You can use a Map of List.

Map<String,List<FileInformation>> statistics = new HashMap<>()

In the above map, the key will be the word and the value will be a List<FileInformation> object describing the statistics of individual files containing the word. The FileInformation class can be declared as follows :

class FileInformation {
    int occurrenceCount;
    String fileName;

    //getters and setters
}

To populate the above Map, use the following steps :

  1. Read each file in the FrequencyFolder
  2. When you come across a word for the first time, put it as a key in the Map.
  3. Create a FileInformation object and set the occurrenceCount to the number of occurrences found and set the fileName to the name of the file it was found in.
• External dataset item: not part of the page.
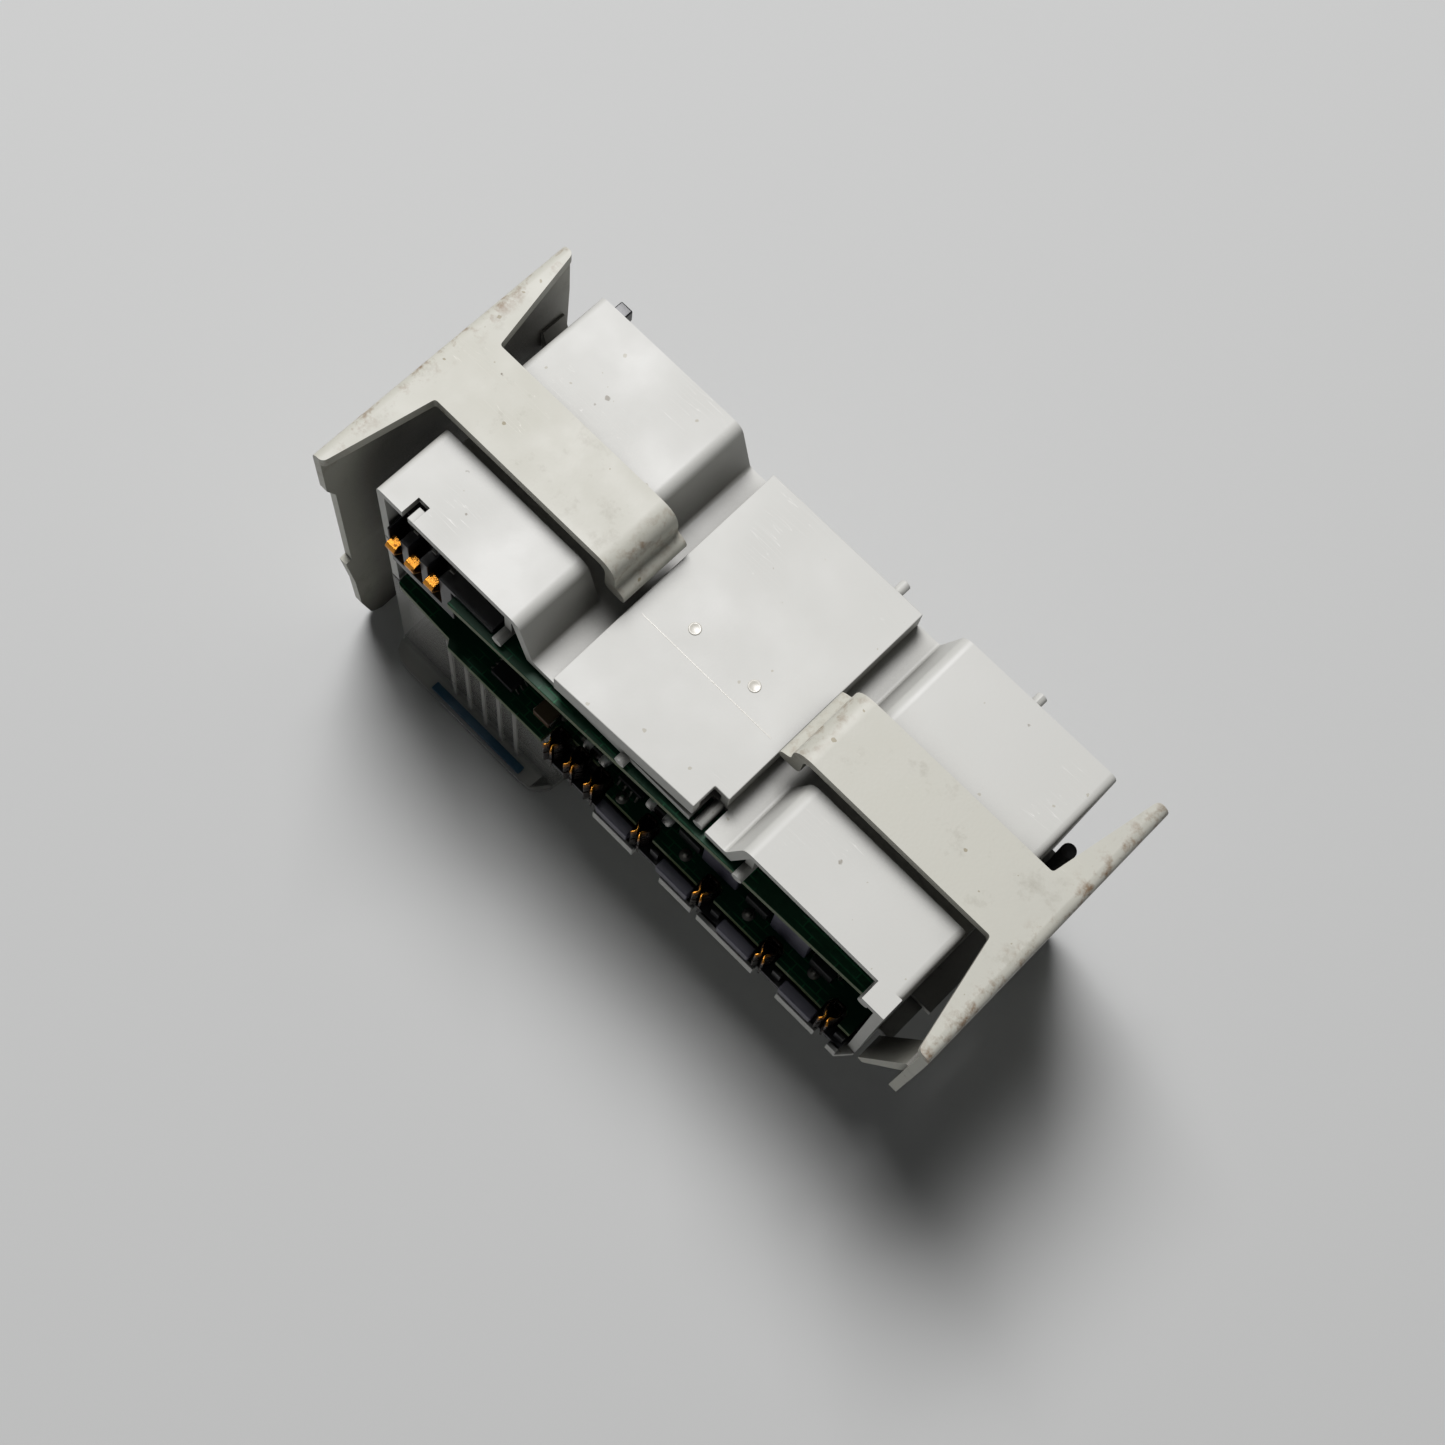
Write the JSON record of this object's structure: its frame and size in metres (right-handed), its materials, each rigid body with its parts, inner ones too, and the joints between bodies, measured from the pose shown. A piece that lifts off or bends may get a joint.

Add this object in the List<FileInformation> corresponding to the key created in step 2.
  4. The next time you come across the same word in another file, create a new FileInfomation object and add it to the List<FileInformation> corresponding to the entry in the map for the word.

Once you have the Map populated, printing the statistics should be a piece of cake.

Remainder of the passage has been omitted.